Итак, мы выяснили на каком материальном основании покоилась великая «литовская ученость». Вот что ел Виленский гаон, бохеры в Воложинской ешиве и сотни, тысячи других евреев, просиживавших дни и ночи в знаменитых литовских ешивах и бесмедрешах.

Комментарий Романа Гершуни:

«Чтоб ты ел только крупник до конца своих дней» (только что придуманное проклятье).

Трудно придумать более скучное и нелепое блюдо, чем эта размазня из каши и жира. В изысканности и сложности приготовления ему, пожалуй, уступают лишь шарики из хлебного мякиша. Тем не менее, если встанет вопрос «есть крупник или умереть с голоду», я буду первым, кто займет очередь за перловкой.

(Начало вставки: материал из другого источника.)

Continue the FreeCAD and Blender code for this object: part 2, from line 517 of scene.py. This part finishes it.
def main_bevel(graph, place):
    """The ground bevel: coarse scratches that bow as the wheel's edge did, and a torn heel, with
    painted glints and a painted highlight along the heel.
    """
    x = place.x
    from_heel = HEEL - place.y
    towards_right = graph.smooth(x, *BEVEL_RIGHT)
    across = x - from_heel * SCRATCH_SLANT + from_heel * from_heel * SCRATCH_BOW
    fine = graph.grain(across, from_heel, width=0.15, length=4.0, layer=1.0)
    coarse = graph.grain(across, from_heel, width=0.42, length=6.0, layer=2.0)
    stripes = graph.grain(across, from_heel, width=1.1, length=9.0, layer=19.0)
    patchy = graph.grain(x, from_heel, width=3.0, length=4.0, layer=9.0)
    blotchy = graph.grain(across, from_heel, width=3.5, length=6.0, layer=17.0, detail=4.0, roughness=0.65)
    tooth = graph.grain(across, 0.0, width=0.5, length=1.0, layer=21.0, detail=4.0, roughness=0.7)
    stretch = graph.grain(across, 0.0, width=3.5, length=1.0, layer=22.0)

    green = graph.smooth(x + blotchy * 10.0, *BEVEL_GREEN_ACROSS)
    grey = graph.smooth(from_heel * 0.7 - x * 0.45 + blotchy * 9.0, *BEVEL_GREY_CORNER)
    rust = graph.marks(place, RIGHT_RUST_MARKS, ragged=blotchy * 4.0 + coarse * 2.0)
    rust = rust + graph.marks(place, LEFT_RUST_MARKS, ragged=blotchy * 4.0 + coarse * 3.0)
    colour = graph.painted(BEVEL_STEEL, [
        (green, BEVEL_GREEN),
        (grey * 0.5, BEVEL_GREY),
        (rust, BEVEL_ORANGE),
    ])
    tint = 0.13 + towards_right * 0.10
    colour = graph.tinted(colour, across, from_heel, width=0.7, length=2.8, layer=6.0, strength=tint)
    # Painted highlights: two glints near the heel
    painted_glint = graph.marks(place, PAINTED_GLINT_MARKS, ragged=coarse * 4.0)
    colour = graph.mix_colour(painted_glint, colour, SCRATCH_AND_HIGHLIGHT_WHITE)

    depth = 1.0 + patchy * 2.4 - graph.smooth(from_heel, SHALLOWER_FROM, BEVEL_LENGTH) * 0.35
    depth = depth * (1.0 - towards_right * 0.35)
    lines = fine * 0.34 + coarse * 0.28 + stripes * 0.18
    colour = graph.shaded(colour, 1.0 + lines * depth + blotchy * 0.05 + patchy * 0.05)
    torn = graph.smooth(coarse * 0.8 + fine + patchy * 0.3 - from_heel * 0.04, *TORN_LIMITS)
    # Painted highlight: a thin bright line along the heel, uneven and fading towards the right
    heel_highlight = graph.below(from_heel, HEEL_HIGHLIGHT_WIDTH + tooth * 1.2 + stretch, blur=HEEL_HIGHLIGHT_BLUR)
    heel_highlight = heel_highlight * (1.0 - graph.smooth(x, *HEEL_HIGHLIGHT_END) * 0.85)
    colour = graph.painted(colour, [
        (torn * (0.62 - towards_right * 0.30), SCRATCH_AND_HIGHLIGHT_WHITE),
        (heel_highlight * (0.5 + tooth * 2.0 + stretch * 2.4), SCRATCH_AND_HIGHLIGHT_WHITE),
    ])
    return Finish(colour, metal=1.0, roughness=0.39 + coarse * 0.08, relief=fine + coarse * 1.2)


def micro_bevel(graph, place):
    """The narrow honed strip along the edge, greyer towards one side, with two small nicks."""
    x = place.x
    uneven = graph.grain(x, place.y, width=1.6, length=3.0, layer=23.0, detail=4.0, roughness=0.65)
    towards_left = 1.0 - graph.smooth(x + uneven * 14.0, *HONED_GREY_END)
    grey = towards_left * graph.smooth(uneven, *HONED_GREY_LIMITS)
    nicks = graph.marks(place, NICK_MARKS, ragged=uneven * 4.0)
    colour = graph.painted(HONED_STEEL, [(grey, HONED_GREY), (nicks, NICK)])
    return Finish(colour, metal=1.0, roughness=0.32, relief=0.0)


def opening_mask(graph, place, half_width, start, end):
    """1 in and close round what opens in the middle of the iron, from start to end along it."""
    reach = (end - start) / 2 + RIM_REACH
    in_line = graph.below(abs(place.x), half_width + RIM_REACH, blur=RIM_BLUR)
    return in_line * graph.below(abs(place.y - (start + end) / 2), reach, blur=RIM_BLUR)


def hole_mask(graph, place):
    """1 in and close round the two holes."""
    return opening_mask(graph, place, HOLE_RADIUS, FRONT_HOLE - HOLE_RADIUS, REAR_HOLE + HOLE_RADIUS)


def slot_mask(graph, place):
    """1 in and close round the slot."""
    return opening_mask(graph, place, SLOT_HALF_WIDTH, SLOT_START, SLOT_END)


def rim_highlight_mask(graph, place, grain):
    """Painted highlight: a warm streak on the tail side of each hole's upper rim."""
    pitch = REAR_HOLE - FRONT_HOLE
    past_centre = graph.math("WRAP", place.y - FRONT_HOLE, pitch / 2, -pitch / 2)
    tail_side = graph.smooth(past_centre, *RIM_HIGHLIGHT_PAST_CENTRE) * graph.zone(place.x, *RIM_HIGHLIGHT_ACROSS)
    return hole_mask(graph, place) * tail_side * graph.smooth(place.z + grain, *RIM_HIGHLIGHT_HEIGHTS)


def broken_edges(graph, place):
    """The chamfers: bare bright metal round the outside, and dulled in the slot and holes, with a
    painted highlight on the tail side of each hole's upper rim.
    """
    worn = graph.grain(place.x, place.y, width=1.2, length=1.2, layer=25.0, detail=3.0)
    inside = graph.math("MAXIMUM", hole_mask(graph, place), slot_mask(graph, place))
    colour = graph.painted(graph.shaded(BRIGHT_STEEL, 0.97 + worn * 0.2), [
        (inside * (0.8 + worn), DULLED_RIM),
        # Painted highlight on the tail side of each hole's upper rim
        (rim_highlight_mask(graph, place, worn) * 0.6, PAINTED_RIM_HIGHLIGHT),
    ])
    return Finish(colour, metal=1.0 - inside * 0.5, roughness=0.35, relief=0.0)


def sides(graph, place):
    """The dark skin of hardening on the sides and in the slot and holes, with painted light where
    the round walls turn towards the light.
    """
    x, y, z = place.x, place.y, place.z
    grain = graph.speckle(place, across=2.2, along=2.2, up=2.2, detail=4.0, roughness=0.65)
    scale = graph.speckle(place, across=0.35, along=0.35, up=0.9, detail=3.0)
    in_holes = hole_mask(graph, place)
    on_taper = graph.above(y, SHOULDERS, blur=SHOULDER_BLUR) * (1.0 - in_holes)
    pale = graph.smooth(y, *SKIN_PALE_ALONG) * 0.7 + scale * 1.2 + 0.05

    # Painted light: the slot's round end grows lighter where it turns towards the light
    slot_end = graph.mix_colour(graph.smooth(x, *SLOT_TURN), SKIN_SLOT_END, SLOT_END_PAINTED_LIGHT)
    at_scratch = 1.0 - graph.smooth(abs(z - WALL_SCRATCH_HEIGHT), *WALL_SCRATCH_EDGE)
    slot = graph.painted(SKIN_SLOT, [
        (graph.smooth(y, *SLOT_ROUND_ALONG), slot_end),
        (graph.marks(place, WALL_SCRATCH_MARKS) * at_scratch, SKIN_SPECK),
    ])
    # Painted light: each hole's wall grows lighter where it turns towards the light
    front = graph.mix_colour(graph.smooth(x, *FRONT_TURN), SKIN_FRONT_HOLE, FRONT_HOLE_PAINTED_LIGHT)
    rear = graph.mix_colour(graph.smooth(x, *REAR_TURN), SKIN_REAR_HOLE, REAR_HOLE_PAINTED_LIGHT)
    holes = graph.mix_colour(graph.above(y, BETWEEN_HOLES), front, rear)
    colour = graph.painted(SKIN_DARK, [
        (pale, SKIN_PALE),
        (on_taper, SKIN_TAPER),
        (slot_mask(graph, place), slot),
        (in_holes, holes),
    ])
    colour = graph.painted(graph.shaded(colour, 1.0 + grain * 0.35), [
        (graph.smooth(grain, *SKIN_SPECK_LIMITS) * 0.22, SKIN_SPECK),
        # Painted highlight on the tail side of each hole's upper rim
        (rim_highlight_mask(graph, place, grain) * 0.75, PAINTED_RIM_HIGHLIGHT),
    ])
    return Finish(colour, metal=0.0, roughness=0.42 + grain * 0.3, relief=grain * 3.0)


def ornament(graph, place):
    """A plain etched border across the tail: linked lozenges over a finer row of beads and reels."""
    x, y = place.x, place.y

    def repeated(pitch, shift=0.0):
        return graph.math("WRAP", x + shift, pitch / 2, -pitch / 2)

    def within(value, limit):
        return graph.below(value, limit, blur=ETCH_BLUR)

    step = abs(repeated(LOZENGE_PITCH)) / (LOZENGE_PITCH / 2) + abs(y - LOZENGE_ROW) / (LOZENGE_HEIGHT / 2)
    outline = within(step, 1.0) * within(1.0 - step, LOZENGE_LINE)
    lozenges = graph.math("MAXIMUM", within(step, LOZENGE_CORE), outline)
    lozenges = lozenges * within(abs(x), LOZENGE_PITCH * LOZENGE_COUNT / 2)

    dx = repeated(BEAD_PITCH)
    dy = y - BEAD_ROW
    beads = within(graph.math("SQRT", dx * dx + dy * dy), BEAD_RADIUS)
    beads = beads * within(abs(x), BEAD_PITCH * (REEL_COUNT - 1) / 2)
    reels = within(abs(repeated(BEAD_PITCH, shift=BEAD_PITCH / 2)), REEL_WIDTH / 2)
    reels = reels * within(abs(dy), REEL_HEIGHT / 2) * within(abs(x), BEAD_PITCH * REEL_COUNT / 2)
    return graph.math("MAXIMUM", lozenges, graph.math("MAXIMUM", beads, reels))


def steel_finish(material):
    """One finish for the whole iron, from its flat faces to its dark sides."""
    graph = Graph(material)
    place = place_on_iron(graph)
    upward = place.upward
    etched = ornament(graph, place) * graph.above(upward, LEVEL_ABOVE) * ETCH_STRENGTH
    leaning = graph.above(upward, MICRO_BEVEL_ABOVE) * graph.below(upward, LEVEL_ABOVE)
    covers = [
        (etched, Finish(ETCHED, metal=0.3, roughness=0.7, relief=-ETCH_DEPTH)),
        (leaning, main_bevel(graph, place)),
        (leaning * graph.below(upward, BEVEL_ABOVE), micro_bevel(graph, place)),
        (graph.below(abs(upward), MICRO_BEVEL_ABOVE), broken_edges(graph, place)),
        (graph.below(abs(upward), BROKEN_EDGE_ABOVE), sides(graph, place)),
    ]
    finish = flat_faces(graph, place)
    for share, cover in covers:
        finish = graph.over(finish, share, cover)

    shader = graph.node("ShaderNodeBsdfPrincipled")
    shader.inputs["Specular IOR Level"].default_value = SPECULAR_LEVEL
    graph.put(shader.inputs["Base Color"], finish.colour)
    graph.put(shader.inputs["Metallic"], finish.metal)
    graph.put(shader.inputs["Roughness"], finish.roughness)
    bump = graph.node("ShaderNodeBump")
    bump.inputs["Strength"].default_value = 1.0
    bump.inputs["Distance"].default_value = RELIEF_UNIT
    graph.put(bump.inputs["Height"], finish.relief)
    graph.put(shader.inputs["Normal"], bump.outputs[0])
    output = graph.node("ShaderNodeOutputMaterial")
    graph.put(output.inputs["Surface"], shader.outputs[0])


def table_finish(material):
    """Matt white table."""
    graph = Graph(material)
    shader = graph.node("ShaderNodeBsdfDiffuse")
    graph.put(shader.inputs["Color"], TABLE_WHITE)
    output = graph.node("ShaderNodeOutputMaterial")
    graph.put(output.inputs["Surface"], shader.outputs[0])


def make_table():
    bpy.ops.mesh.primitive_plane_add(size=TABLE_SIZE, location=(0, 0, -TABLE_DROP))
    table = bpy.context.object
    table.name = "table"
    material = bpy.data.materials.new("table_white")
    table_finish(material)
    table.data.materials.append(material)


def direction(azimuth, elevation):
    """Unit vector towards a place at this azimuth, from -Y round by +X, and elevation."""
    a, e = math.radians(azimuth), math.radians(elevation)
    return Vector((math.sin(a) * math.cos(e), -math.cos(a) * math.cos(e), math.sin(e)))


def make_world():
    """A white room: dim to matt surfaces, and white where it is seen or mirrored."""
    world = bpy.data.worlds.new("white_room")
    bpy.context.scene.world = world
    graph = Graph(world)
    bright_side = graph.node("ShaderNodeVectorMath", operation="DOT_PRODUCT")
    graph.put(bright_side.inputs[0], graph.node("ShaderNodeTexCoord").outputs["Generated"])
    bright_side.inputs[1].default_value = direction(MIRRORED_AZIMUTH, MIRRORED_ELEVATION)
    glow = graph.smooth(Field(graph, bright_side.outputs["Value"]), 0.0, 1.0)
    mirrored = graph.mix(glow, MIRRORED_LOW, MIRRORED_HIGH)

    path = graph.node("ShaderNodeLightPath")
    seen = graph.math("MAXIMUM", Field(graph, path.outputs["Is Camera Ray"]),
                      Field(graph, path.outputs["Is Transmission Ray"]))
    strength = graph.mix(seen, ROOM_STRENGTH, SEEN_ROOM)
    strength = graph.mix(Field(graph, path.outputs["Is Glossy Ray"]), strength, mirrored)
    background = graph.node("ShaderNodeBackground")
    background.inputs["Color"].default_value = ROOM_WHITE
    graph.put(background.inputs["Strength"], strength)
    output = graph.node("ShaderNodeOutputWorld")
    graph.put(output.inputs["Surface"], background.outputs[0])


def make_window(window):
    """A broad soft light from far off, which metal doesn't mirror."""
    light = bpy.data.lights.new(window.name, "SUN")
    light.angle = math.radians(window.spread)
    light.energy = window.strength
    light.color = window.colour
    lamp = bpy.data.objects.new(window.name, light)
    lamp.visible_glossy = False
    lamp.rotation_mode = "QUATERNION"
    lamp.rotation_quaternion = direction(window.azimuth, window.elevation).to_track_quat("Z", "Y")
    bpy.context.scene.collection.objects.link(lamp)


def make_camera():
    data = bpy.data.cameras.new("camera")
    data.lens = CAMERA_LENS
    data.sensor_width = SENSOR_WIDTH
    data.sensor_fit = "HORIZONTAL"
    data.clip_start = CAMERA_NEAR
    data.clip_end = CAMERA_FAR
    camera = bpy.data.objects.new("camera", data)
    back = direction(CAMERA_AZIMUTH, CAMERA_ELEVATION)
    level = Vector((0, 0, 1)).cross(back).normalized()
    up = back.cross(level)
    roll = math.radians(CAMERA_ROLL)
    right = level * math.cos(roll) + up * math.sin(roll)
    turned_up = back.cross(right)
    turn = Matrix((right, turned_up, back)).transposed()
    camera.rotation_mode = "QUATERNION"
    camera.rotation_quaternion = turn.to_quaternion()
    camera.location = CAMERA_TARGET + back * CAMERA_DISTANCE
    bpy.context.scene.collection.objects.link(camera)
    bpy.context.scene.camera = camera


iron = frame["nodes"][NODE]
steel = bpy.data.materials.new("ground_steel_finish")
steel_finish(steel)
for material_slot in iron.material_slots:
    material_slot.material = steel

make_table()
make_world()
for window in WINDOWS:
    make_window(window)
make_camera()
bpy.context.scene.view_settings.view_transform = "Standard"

Литовско-белорусский крупник для семьи бедняка из шести человек:
Крупа перловая - 500 гр
Картофель - 1 кг
Смалец или сливочное масло - 150 гр
Лук репчатый - 500 гр
Соль
Тяжелая кастрюля из чугуна

На среднем огне растапливаем смалец и обжариваем до золотистости кубики лука. Выкладываем на тарелку. Жир не сливать, кастрюлю не мыть! Высыпаем в нее крупу и заливаем 2-мя литрами холодной воды. Варим под крышкой до готовности. Добавляем кубики картофеля, варим еще полчаса. Когда картофель начинает разваливаться, добавляем жареный лук вместе с жиром, солим, тяжело вздыхаем и подаем на стол.



[1] Большую кухонную печь (типа «русской») топили раз в неделю, в ночь с четверга на пятницу или в пятницу утром, для выпекания халы на субботу и для того, чтобы в ней сохранять горячей пищу для субботней трапезы. Тогда же в ней выпекали хлеб на всю неделю. В будни печь не топили, а ставили котелок на треножнике на припечек, специальную площадку перед устьем печи, и разводили под котелком огонь.

[2] Старинная мера веса, около 30 г.

[3] Старинная мера объема в Польше и Литве, 0,82 литра.

[4] Словарь синонимов, представляющий собой просто списки слов, объединенных в семантические гнезда. На мой вкус, самый очаровательный и самый странный словарь на свете. Стучков Н. Дер ойцер фун дер йидишер шпрах (Сокровище еврейского языка). NY. 1950.